A spatial point process is a random pattern of points on a space $A \subseteq \mathbb{R}^d$. Typically $A$ will be a $d$-dimensional box. Point processes on a plane have been well-studied. However, not much work has been done when it comes to modeling points on $\mathcal{S}^{d-1}\subset \mathbb{R}^d$. There is some work in recent years focusing on extending exploratory tools on $\mathbb{R}^d$ to $\mathcal{S}^{d-1}$, such as the widely used Ripley's $\mathcal{K}$ function.

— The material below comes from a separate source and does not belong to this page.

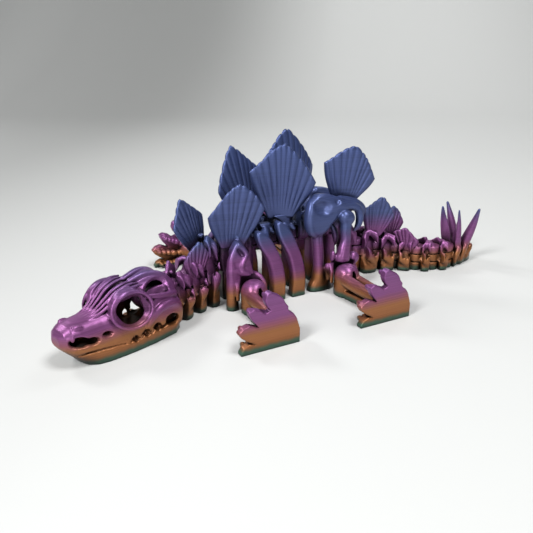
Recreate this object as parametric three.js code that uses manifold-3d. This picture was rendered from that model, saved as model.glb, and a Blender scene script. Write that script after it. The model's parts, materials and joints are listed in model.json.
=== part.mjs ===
// Print-in-place articulated stegosaurus skeleton.
// Millimetres, +Z up, +X towards the tail, -Y on the animal's left side.
// Every link is one rigid print; upright pins hold neighbouring links together.
import * as THREE from 'three';
import { mergeVertices } from 'three/addons/utils/BufferGeometryUtils.js';
import Module from 'manifold-3d';

const wasm = await Module();
wasm.setup();

// ---- Driving dimensions -------------------------------------------------

const PIN_RADIUS = 1.2;
const BORE_RADIUS = 1.6;
const EYE_RADIUS = 3.2;
const FORK_RADIUS = 2.6;
const FORK_THICKNESS = 2.4;
const RADIAL_GAP = 0.4;
const AXIAL_GAP = 0.35;
const FACE_SETBACK = 1;        // from a hinge's axis to the face of each link
const FACE_SWEEP = 0.46;       // how fast the two faces of a joint open sideways
const ROUND_SIDES = 12;
const ROOM = 90;               // larger than any piece, for cutting
const WELD = 1e-4;             // vertices nearer than this are one

const ORIGIN_X = 63.6;         // trunk x of the middle of the whole animal's length

const PLATE_THICKNESS = 2.2;
const PLATE_TURN = 14;         // degrees that a plate's rear edge is turned outwards
const PLATE_CANT = 6;          // degrees that a plate leans outwards
const PLATE_STEM = 2.6;        // half width of a plate's foot at most
const PLATE_SINK = 4;          // how far the foot reaches down into its vertebra
const PLATE_BELLY = 0.56;      // share of the height at which a plate is widest

const LEG = {
  barrelRadius: 7.6,
  barrelTop: 19.6,
  rivetRadius: 2.2,
  rivetHeadRadius: 3.6,
  rivetHeadLow: 3.5,
  rivetHeadHigh: 6.5,
  capThickness: 4,
  capRadius: 8.4,
  footThickness: 11,
};
const FRONT_LEG = { x: 28.5, y: 27, reach: 44, heel: 4.5 };
const REAR_LEG = { x: 90.5, y: 31, reach: 43.5, heel: 13.5 };

// Outline of a foot's sole: distance ahead of the heel (to the toes) and height.
const SOLE = [
  [-30, 0], [0, 0], [0.4, 8], [-2, 14], [-7, 19], [-12, 27], [-19, 32.5], [-20.5, 24], [-30, 25],
  [-26, 17], [-34.5, 15], [-26.5, 6.5], [-32.5, 4],
];
// Section of a shin across its length.
const SHIN = [[-7, 0], [7, 0], [7, 10], [5, 18.5], [-5, 18.5], [-7, 10]];

// Upright hinges of the spine: the two heights between which each is built.
const HINGE = {
  skull: [5, 18],
  neck1: [6, 19],
  neck2: [12, 25],
  neck3: [20, 33],
  trunk: [29, 42],
  tail1: [9, 22],
  tail2: [5, 17],
  tail3: [3, 14],
};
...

In this dissertation, we propose a more general framework for modeling point processes on $\mathcal{S}^2$. The work is motivated by the need for generative models to understand the mechanisms behind the observed crater distribution on Venus. We start from a background introduction on Venusian craters. Then after an exploratory look at the data, we propose a suite of Exponential Family models, motivated by the Von Mises-Fisher distribution and its generalization. The model framework covers both Poisson-type models and more sophisticated interaction models. It also easily extends to modeling marked point process. For Poisson-type models, we develop likelihood-based inference and an MCMC algorithm to implement it, which is called MCMC-MLE. We compare this method to other procedures including generalized linear model fitting and contrastive divergence. The MCMC-MLE method extends easily to handle inference for interaction models. We also develop a pseudo-likelihood method (MPLE) and demonstrate that MPLE is not as accurate as MCMC-MLE.

In addition, we discuss model fit diagnostics and model goodness-of-fit. We also address a few practical issues with the model, including the computational complexity, model degeneracy and sensitivity. Finally, we step away from point process models and explore the widely used presence-only model in Ecology. While this model provides a different angle to approach the problem, it has a few notable defects.

The major contributions to spatial point process analysis are, 1) the development of a new model framework that can model a wide range of point process patterns on $\mathcal{S}^2$; 2) the development of a few new interaction terms that can describe both repulsive and clustering patterns; 3) the extension of Metropolis-Hastings algorithms to account for spherical geometry.